Q: There's a musicality in your work in rhythm and sounds -- how do you think poetry and music interact? What holds them together and what separates them?

A: I'm currently working on a collaboration with Rob Thorne, a taonga puoro specialist. I perform my poetry and he responds by playing a number of beautiful bone, shell, and wood instruments. We both breathe to make sounds: mine are words; his are music. We both breathe, we both pause. We both use gaps and silence to speak into the words and music, to hold rhythm and hone into meaning. I don't think much (apart from the medium) separates them at all. Our mouths are instruments of music, poetry and making. I've worked with other musicians though and the difference between a musician who is also a poet (in terms of technique) is quite stark. Some musicians want to just want to play and hear their own sound, no matter what the words are doing. They tend to go full volume and overpower. They don't breath, or pause for silence. Others, like Rob, listen and help carry my words to the winds. Rob would say the same about my words carrying his taonga puoro.

Q: Is there anything else you would like to share that I haven’t asked about?

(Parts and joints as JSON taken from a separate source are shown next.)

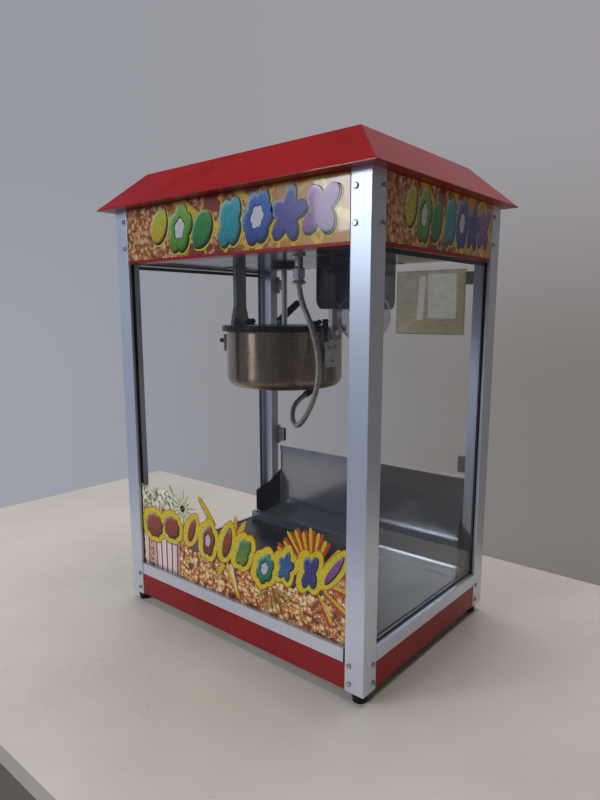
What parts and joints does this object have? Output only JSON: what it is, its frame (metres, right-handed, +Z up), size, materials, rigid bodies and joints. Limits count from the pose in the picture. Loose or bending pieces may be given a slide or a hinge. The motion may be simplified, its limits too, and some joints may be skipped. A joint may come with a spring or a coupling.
{
  "type": "popcorn maker",
  "caption": "Countertop popcorn maker: glazed cabinet on aluminium posts under a hipped roof, with a tilting kettle, stirrer drive, lamp and two rear doors.",
  "frame": {"origin": "centre of the cabinet on the table, at the height of the feet's undersides", "axes": "+Z up; the front glass faces -Y and the serving doors face +Y; X runs across the front"},
  "size_m": [0.56, 0.422, 0.76],
  "materials": {
    "anodised": "satin",
    "rubber": "matt",
    "galvanised": "satin",
    "red_paint": "gloss",
    "clear_glass": "clear",
    "stainless": "polished",
    "print": "gloss",
    "fasteners": "bright",
    "bracket_steel": "satin",
    "motor": "satin",
    "bush": "matt",
    "shaft": "polished",
    "bulb": "clear",
    "ceramic": "glazed",
    "pot": "brushed",
    "heater": "matt",
    "lid": "satin",
    "black_grip": "satin",
    "conduit": "bright",
    "switch_black": "gloss",
    "rocker_red": "gloss",
    "rocker_green": "gloss",
    "terminal": "matt",
    "acrylic": "clear",
    "door_metal": "satin",
    "label": "satin"
  },
  "bodies": {
    "cabinet": {"post_front_left": "anodised", "post_rear_left": "anodised", "post_front_right": "anodised", "post_rear_right": "anodised", "feet": "rubber", "base_pan": "galvanised", "base_panels_ends": "red_paint", "base_panels_side": "red_paint", "rails_ends": "anodised", "rails_side": "anodised", "glass_front": "clear_glass", "glass_right": "clear_glass", "glass_left": "clear_glass", "glass_seals": "rubber", "deck": "stainless", "kernel_trough": "stainless", "rear_apron": "stainless", "apron_wings": "stainless", "ceiling_plate": "stainless", "fascia_front": "red_paint", "fascias_side": "red_paint", "sign_front": "print", "signs_side": "print", "front_decal": "print", "roof": "red_paint", "post_screws": "fasteners", "motor_bracket": "bracket_steel", "gear_motor": "motor", "shaft_bush": "bush", "lamp_bulb": "bulb", "lamp_holder": "ceramic", "lamp_shield": "stainless", "hanger_left": "bracket_steel", "hanger_right": "bracket_steel", "conduit_fitting": "shaft", "kettle_conduit": "conduit", "switch_panel": "red_paint", "switch_bodies": "switch_black", "supply_gland": "bush", "terminal_block": "terminal", "door_hinge_posts": "door_metal"},
    "left_door": {"door_left": "acrylic", "door_fittings_left": "door_metal"},
    "right_door": {"door_right": "acrylic", "door_fittings_right": "door_metal", "door_label": "label"},
    "drive": {"drive_shaft": "shaft"},
    "kettle": {"kettle_pot": "pot", "heater_plate": "heater", "kettle_crossbar": "bracket_steel", "lid_rear": "lid", "trunnion_brackets": "bracket_steel", "latch_knob": "black_grip", "kettle_screws": "fasteners", "tipping_handle": "black_grip"},
    "front_lid": {"lid_front": "lid"},
    "stirrer_body": {"stirrer": "bracket_steel"},
    "heat_switch": {"rocker_heat": "rocker_red"},
    "stir_switch": {"rocker_stir": "rocker_green"},
    "light_switch": {"rocker_light": "rocker_red"}
  },
  "joints": [
    {"name": "door_left_hinge", "type": "hinge", "parent": "cabinet", "child": "left_door", "pos_m": [-0.2253, 0.186, 0.4], "axis": [0, 0, 1], "range_deg": [0, 100]},
    {"name": "door_right_hinge", "type": "hinge", "parent": "cabinet", "child": "right_door", "pos_m": [0.2253, 0.186, 0.4], "axis": [0, 0, -1], "range_deg": [0, 100]},
    {"name": "kettle_tilt", "type": "hinge", "parent": "cabinet", "child": "kettle", "pos_m": [-0.055, 0.013, 0.5], "axis": [1, 0, 0], "range_deg": [0, 70], "deforming": ["kettle_conduit"]},
    {"name": "front_lid_hinge", "type": "hinge", "parent": "kettle", "child": "front_lid", "pos_m": [-0.055, 0.013, 0.515], "axis": [-1, 0, 0], "range_deg": [0, 55]},
    {"name": "drive_spin", "type": "hinge", "parent": "cabinet", "child": "drive", "pos_m": [-0.055, 0.013, 0.56], "axis": [0, 0, 1], "continuous": true},
    {"name": "stirrer_spin", "type": "hinge", "parent": "kettle", "child": "stirrer_body", "pos_m": [-0.055, 0.013, 0.45], "axis": [0, 0, 1], "continuous": true},
    {"name": "heat_rocker", "type": "hinge", "parent": "cabinet", "child": "heat_switch", "pos_m": [-0.062, 0.181, 0.655], "axis": [-1, 0, 0], "range_deg": [0, 18]},
    {"name": "stir_rocker", "type": "hinge", "parent": "cabinet", "child": "stir_switch", "pos_m": [0, 0.181, 0.655], "axis": [-1, 0, 0], "range_deg": [0, 18]},
    {"name": "light_rocker", "type": "hinge", "parent": "cabinet", "child": "light_switch", "pos_m": [0.062, 0.181, 0.655], "axis": [-1, 0, 0], "range_deg": [0, 18]}
  ],
  "couplings": [
    {"joint": "drive_spin", "follows": "stirrer_spin", "ratio": 1}
  ]
}
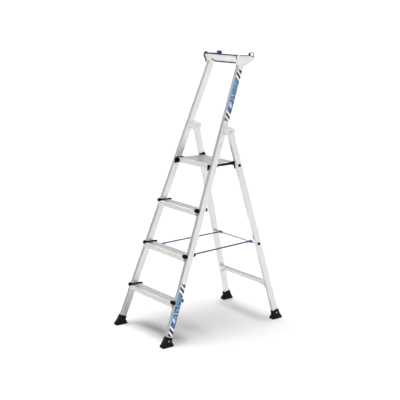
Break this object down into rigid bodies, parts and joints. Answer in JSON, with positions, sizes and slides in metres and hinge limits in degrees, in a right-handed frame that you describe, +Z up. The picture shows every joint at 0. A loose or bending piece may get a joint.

A: I believe that everyone is a poet. Everyone has that in them. Part of my mandate is to make poetry accessible to all. I take the idea of making poetry out of its reified air and into the mud – literally. I'm a trail runner. In my New Zealand Poet Laureate portrait painted by the fabulous Penny Howard, I'm running with my tokotoko (the carved walking stick each Laureate has carved for them by Jacob Scott, as told in Mophead) on the headlands of my home on Waiheke Island. It's important to disrupt people's expectations of where poetry belongs and who has the right to write it. That's why I teach poetry to university students and still teach it to primary schoolers. That's why I wrote Mophead. And it's why Mophead Tu: The Queen's Poem is hot on its heels!